Contemporaneamente, há a ascensão do trabalho informal, principalmente quando se trata de entregadores de aplicativo, os quais não são registrados e se expõem a péssimas condições de trabalho, como jornadas de mais de 12 horas para ganhar menos que um salário mínimo, pois não têm outra opção de sustento. O sociólogo Sennett explica que a emergência de uma acumulação flexível gera um estado de mudança permanente, na qual o risco e incerteza tornam-se natural, fazendo parte do nosso cotidiano e, desse modo, para a sociedade capitalista, todos devem ser empreendedores e assumir esse risco individualmente, ou seja, sem proteção da legislação social e trabalhista, que é exatamente o caso dos entregadores de aplicativo, os quais não tem nenhuma garantia de continuidade no emprego e nenhuma segurança no trabalho.

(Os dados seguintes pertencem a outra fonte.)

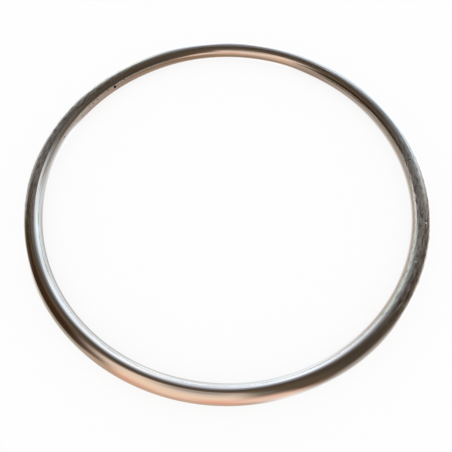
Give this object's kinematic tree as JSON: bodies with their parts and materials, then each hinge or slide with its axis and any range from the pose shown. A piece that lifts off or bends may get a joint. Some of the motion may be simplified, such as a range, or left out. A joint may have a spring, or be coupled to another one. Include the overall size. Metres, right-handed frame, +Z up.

Por fim, para Marx e Sennett, o que o trabalhador, o pedreiro e o entregador de aplicativo têm em comum? O pensamento e a forma de ser da classe dominante é, também, o da sociedade, assim, todos eles - bem como todo corpo social - fazem de tudo para se encaixar nos padrões burgueses, seguindo seus costumes e sua ideologia, a qual prega que o valor das pessoas estão no quanto elas têm, ideologia que exclui as classes minoritárias e humilha o trabalhador, fazendo-o se desdobrar no serviço todos os dias para, ao fim do mês, ganhar uma miséria e mal conseguir o seu sustento, para que, desse modo, a classe dominante continue no topo, explorando sua mão de obra.